I fixed my motorcycle's headlight last night, much to my joy.  It was the starter button/switch.  Doesn't sound like that would make the headlight not work, until I looked in the wiring manual.  Duh, there are four staggered contacts in the starter switch assembly, and the button part has two sliders.  So when the button is out, it contacts two points, and when pushed in, two different points.  The idea is not to have the headlight and the starter on at the same time.  Battery drainage and all that rot.  There was a bunch of gooey, dirty slop in the switch, and the headlight contacts were not contacting.  Cleaned it, and presto, headlight el worko.

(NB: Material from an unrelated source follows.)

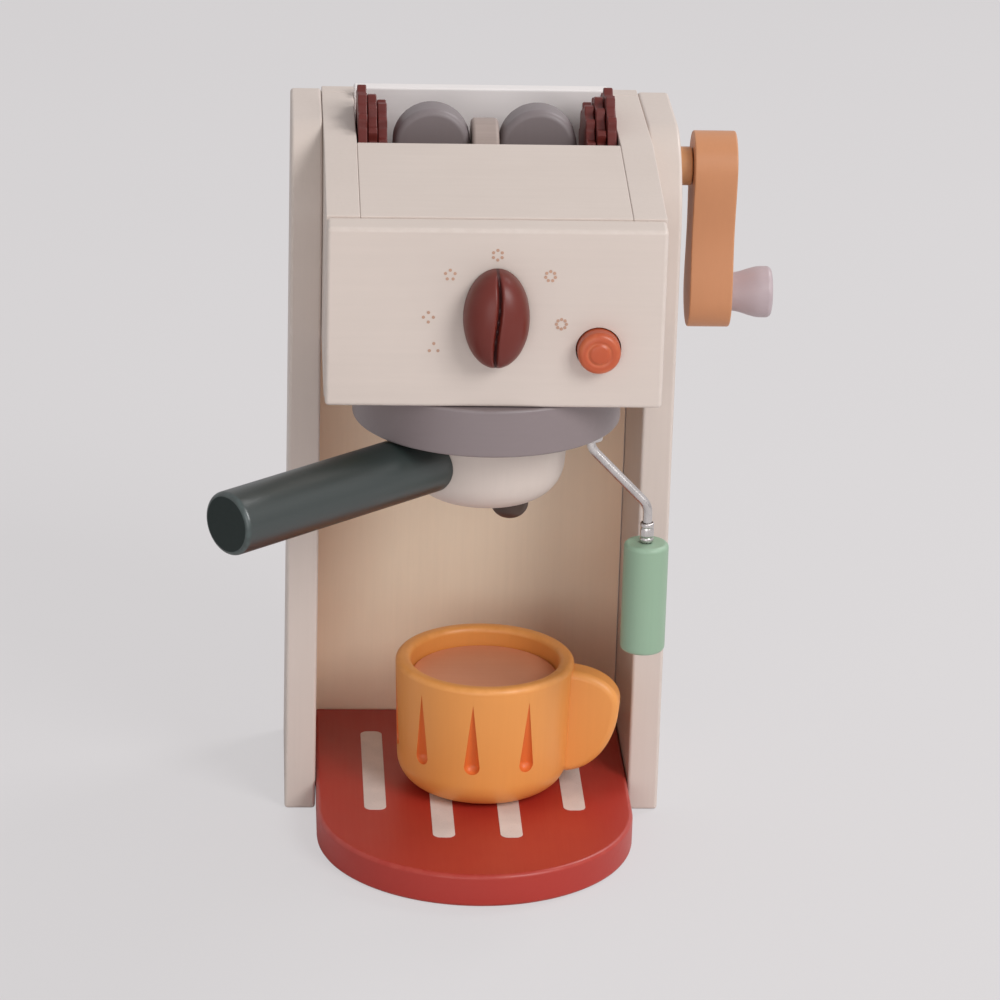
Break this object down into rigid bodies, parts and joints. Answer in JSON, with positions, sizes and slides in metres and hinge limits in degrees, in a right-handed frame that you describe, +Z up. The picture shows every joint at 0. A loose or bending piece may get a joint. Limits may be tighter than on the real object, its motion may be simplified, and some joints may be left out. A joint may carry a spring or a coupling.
{
  "type": "toy coffee maker",
  "caption": "Wooden toy coffee maker with a hand-cranked grinder in an open hopper, turning dial, sprung button, steam wand, twist-in portafilter and a loose cup.",
  "frame": {"origin": "on the underside of the tray, midway between the side panels and in the plane of their front edges", "axes": "+Z up, +X towards the side with the crank, -Y towards the player, where the dial, button and portafilter are"},
  "size_m": [0.1979, 0.1859, 0.2615],
  "materials": {
    "cream_paint": "cream paint over smooth board, satin",
    "bare_wood": "bare beech, sanded",
    "red_paint": "deep red paint, satin",
    "maroon_paint": "maroon paint, satin",
    "orange_paint": "orange paint, satin",
    "button_paint": "red-orange paint, satin",
    "grey_paint": "warm grey paint, satin",
    "lilac_paint": "pale lilac-grey paint, satin",
    "dark_green_paint": "dark green paint, satin",
    "mint_paint": "mint green paint, satin",
    "terracotta_paint": "terracotta paint, satin",
    "apricot_paint": "apricot paint, satin",
    "coffee_paint": "milky coffee brown paint, satin",
    "brown_paint": "dark brown paint, satin",
    "bright_steel": "bright drawn steel"
  },
  "bodies": {
    "housing": {"back_dowel_1": "bare_wood", "back_dowel_2": "bare_wood", "back_dowel_3": "bare_wood", "back_dowel_4": "bare_wood", "back_panel": "cream_paint", "button_spring": "bright_steel", "control_panel": "cream_paint", "drip_tray": "red_paint", "fascia_dowel_1": "bare_wood", "fascia_dowel_2": "bare_wood", "fascia_dowel_3": "bare_wood", "fascia_dowel_4": "bare_wood", "group_head": "grey_paint", "group_head_screw": "bright_steel", "head_cheek_left": "cream_paint", "head_cheek_right": "cream_paint", "head_floor": "bare_wood", "hopper_back_board": "lilac_paint", "hopper_front_board": "bare_wood", "side_panel_left": "cream_paint", "side_panel_right": "cream_paint", "sloping_lid": "cream_paint", "spring_block": "bare_wood", "tray_dowel_1": "bare_wood", "tray_dowel_2": "bare_wood", "tray_dowel_3": "bare_wood", "tray_dowel_4": "bare_wood", "wand_bush": "bright_steel"},
    "crank": {"crank_shaft": "bare_wood", "crank_spacer": "apricot_paint", "crank_arm": "terracotta_paint", "crank_screw": "brown_paint", "knob_pin": "bright_steel", "grinder_paddle_left": "grey_paint", "grinder_paddle_right": "grey_paint", "grinder_hub": "bare_wood", "burr_wheel_left_1": "maroon_paint", "burr_wheel_left_2": "maroon_paint", "burr_wheel_left_3": "maroon_paint", "burr_wheel_right_1": "maroon_paint", "burr_wheel_right_2": "maroon_paint", "burr_wheel_right_3": "maroon_paint"},
    "crank_knob": {"crank_knob": "lilac_paint"},
    "dial": {"selector_dial": "maroon_paint", "dial_spindle": "bare_wood", "dial_retainer": "bare_wood"},
    "button": {"push_button": "button_paint"},
    "portafilter": {"portafilter_basket": "cream_paint", "portafilter_handle": "dark_green_paint", "handle_dowel": "bare_wood", "spout_left": "brown_paint", "spout_right": "brown_paint"},
    "wand": {"wand_wire": "bright_steel", "wand_collar": "bright_steel", "wand_ferrule": "bright_steel", "wand_grip": "mint_paint"},
    "cup": {"cup": "orange_paint"},
    "coffee_disc": {"coffee_insert": "coffee_paint"}
  },
  "joints": [
    {"name": "crank_turn", "type": "hinge", "parent": "housing", "child": "crank", "pos_m": [0, 0.02885, 0.2345], "axis": [1, 0, 0], "continuous": true},
    {"name": "crank_knob_spin", "type": "hinge", "parent": "crank", "child": "crank_knob", "pos_m": [0.0884, 0.02885, 0.1885], "axis": [1, 0, 0], "continuous": true},
    {"name": "dial_turn", "type": "hinge", "parent": "housing", "child": "dial", "pos_m": [0, -0.07, 0.211], "axis": [0, 1, 0], "continuous": true},
    {"name": "button_press", "type": "slide", "parent": "housing", "child": "button", "axis": [0, 1, 0], "range_m": [0, 0.004], "stiffness_N_per_m": 150, "springref_m": -0.004, "deforming": ["button_spring"]},
    {"name": "portafilter_twist", "type": "hinge", "parent": "housing", "child": "portafilter", "pos_m": [0, -0.027, 0.1615], "axis": [0, 0, 1], "range_deg": [-40, 48]},
    {"name": "wand_swing", "type": "hinge", "parent": "housing", "child": "wand", "pos_m": [0.03451, -0.04848, 0.1615], "axis": [0, 0, 1], "range_deg": [-75, 60]},
    {"name": "cup_slide_out", "type": "slide", "parent": "housing", "child": "cup", "axis": [0, -1, 0], "range_m": [0, 0.055]},
    {"name": "coffee_disc_lift", "type": "slide", "parent": "cup", "child": "coffee_disc", "axis": [0, 0, 1], "range_m": [0, 0.03]}
  ]
}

Maybe I'll ride it some.  My wife complains that the huge metal box I put on the back looks awful, but I don't mind it.  It gives me a safe place to put my helmet and jacket when I go into work.  No picture, once again, dammit.  Picture a metal box big enough to deliver three or four pizzas in, and that's what it looks like, sort of.  It's actually an old Air China aluminum catering box.  I used to have it hanging off my toolbox for extra storage, but now, it's on the back of my motorcycle.  I'm fine with it. 

My wieght loss, diet thing, is going well.  I've lost about 20 pounds in the last month, exact number unknown due to me not having a scale to weigh myself until I had been on the diet for a week.  Regular scales do not read my massive weight.  I think I was close to 380 lbs when I started.  I'm at 359 now.  yay me!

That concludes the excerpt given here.